-- INSTRUCTIONS FOR THE TASK --
Retype, exactly as written, every line from the one containing "handle_mount()" down to the one containing "for node in", including both, and nothing else.

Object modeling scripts
════════

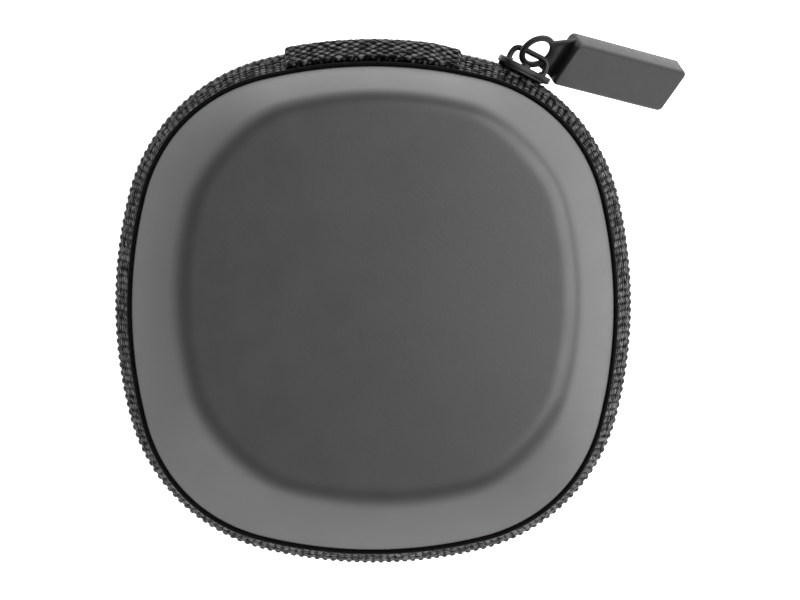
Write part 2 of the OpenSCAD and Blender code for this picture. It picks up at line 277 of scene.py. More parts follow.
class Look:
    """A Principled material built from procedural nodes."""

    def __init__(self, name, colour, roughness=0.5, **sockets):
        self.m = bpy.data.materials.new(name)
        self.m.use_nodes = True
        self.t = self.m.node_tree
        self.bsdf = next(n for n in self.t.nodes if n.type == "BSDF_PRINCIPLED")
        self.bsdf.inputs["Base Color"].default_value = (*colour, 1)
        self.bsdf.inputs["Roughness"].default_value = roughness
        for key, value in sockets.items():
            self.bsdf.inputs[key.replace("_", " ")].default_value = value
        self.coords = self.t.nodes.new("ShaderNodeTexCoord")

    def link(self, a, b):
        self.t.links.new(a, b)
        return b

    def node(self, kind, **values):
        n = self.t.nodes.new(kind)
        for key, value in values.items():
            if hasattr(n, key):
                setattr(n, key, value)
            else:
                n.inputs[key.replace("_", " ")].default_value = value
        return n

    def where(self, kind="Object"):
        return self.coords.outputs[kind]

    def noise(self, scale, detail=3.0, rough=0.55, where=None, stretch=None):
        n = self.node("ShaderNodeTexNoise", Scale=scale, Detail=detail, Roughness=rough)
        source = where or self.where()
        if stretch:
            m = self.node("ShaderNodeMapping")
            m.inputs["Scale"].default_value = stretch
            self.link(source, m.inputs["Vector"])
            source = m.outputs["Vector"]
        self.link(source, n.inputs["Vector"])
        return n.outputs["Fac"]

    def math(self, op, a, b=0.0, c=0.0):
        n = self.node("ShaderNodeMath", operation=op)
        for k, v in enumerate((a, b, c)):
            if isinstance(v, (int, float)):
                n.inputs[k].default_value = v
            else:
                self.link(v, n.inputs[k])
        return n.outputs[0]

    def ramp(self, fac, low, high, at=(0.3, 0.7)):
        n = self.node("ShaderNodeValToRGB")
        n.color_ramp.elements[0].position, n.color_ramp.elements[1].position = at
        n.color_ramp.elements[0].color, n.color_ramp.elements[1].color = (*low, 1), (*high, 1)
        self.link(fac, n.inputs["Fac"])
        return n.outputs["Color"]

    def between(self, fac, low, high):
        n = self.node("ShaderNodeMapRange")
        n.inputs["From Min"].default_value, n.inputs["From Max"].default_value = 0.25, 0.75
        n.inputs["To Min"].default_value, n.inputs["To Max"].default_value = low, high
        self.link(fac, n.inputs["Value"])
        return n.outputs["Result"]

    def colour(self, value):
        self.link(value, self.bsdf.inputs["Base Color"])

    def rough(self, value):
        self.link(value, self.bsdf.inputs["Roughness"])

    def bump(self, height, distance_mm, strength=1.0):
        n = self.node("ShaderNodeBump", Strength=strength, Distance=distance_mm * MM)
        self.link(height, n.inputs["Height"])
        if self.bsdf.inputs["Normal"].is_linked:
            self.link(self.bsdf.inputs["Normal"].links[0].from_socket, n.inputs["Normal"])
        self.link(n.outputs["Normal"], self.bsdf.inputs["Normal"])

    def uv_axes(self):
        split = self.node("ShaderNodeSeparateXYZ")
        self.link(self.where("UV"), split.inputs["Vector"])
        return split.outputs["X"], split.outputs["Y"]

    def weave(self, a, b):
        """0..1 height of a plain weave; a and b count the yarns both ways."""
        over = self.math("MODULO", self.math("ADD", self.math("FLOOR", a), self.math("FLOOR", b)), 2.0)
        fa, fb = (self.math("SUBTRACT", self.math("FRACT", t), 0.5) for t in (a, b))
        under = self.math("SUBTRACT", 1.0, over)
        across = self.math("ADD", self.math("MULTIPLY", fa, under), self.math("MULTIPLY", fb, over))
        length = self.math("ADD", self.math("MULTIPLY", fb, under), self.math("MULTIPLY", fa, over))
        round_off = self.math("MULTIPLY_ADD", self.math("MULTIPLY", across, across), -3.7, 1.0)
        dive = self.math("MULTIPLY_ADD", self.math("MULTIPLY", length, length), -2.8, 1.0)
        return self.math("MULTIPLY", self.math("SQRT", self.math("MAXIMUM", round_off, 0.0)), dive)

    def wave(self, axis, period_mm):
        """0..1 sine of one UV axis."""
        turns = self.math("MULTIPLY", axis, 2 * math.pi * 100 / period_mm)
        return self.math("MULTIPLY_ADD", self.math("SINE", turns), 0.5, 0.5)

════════

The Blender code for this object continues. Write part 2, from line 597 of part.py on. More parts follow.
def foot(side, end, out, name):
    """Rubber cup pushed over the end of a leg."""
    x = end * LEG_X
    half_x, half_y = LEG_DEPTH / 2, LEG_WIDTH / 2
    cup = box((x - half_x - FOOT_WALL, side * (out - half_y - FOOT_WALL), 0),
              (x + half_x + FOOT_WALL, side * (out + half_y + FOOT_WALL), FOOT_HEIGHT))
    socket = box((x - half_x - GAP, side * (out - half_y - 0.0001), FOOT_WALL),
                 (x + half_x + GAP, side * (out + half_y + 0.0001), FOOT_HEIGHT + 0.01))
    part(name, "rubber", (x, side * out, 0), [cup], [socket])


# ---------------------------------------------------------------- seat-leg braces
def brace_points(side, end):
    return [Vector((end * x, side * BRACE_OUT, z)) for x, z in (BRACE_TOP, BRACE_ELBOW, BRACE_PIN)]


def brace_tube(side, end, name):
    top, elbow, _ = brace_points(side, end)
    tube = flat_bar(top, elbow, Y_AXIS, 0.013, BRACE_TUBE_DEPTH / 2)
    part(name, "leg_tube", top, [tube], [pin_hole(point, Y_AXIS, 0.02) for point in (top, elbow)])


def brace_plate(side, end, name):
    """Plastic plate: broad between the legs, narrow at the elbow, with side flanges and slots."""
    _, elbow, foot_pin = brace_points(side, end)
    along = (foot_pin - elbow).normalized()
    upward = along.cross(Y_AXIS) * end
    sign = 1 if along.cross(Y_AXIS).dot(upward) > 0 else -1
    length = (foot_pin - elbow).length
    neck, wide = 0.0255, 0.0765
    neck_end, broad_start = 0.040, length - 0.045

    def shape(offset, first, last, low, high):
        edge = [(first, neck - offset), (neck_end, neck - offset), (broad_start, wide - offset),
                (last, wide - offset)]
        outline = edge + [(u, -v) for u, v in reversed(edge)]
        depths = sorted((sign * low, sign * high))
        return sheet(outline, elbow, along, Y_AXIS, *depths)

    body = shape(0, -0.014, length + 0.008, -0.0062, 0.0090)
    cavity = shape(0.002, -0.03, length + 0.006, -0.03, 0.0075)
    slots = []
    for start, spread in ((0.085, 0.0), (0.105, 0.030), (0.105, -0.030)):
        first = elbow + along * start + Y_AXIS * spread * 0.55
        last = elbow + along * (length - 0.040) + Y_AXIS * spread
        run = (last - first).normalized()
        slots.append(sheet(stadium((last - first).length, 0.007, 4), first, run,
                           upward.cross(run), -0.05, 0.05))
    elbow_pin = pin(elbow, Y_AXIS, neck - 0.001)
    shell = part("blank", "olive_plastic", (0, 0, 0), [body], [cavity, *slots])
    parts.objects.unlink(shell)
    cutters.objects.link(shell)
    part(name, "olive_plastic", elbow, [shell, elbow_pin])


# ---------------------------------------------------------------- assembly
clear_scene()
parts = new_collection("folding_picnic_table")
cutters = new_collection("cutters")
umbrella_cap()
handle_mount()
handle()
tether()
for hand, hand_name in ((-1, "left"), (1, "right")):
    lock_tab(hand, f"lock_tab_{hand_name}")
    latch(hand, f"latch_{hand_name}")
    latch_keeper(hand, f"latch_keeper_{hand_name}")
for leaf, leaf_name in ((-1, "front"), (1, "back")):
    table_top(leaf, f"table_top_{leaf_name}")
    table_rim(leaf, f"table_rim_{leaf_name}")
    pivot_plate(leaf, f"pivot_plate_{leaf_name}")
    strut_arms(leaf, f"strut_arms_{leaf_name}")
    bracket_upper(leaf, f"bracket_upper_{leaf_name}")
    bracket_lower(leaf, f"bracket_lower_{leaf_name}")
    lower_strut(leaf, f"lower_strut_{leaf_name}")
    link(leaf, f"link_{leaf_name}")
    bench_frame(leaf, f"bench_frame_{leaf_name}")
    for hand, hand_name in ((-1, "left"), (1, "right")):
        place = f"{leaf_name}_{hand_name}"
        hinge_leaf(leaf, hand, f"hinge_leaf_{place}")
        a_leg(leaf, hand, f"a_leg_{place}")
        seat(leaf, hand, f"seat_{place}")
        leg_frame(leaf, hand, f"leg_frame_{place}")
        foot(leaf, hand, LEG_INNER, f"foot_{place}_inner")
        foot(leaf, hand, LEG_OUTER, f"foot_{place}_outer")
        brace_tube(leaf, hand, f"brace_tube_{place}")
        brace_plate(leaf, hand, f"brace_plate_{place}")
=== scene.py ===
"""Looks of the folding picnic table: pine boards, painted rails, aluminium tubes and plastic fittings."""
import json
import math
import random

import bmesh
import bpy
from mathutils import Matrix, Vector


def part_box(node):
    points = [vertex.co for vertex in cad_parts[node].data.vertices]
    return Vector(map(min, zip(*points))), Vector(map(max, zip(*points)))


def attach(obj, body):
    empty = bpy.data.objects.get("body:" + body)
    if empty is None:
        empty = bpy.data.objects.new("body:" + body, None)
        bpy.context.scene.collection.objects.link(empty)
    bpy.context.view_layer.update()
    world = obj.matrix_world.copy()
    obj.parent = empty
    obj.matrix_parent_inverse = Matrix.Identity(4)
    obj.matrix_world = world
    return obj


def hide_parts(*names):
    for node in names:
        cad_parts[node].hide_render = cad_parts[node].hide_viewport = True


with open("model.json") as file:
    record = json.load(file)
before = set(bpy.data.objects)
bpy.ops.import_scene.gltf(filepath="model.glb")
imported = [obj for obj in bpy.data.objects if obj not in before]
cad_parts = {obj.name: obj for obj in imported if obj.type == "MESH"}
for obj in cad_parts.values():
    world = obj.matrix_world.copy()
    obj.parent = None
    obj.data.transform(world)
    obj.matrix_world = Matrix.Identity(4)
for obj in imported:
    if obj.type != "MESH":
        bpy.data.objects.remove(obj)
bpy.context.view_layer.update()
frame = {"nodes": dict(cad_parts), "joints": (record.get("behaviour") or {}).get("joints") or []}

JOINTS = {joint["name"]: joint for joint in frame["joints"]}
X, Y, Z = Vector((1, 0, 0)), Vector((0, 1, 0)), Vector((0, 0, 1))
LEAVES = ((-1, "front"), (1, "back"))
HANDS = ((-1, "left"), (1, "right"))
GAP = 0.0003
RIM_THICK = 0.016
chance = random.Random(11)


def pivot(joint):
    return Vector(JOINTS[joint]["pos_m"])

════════

-- OUTPUT OF THE EXERCISE --
handle_mount()
handle()
tether()
for hand, hand_name in ((-1, "left"), (1, "right")):
    lock_tab(hand, f"lock_tab_{hand_name}")
    latch(hand, f"latch_{hand_name}")
    latch_keeper(hand, f"latch_keeper_{hand_name}")
for leaf, leaf_name in ((-1, "front"), (1, "back")):
    table_top(leaf, f"table_top_{leaf_name}")
    table_rim(leaf, f"table_rim_{leaf_name}")
    pivot_plate(leaf, f"pivot_plate_{leaf_name}")
    strut_arms(leaf, f"strut_arms_{leaf_name}")
    bracket_upper(leaf, f"bracket_upper_{leaf_name}")
    bracket_lower(leaf, f"bracket_lower_{leaf_name}")
    lower_strut(leaf, f"lower_strut_{leaf_name}")
    link(leaf, f"link_{leaf_name}")
    bench_frame(leaf, f"bench_frame_{leaf_name}")
    for hand, hand_name in ((-1, "left"), (1, "right")):
        place = f"{leaf_name}_{hand_name}"
        hinge_leaf(leaf, hand, f"hinge_leaf_{place}")
        a_leg(leaf, hand, f"a_leg_{place}")
        seat(leaf, hand, f"seat_{place}")
        leg_frame(leaf, hand, f"leg_frame_{place}")
        foot(leaf, hand, LEG_INNER, f"foot_{place}_inner")
        foot(leaf, hand, LEG_OUTER, f"foot_{place}_outer")
        brace_tube(leaf, hand, f"brace_tube_{place}")
        brace_plate(leaf, hand, f"brace_plate_{place}")
=== scene.py ===
"""Looks of the folding picnic table: pine boards, painted rails, aluminium tubes and plastic fittings."""
import json
import math
import random

import bmesh
import bpy
from mathutils import Matrix, Vector


def part_box(node):
    points = [vertex.co for vertex in cad_parts[node].data.vertices]
    return Vector(map(min, zip(*points))), Vector(map(max, zip(*points)))


def attach(obj, body):
    empty = bpy.data.objects.get("body:" + body)
    if empty is None:
        empty = bpy.data.objects.new("body:" + body, None)
        bpy.context.scene.collection.objects.link(empty)
    bpy.context.view_layer.update()
    world = obj.matrix_world.copy()
    obj.parent = empty
    obj.matrix_parent_inverse = Matrix.Identity(4)
    obj.matrix_world = world
    return obj


def hide_parts(*names):
    for node in names:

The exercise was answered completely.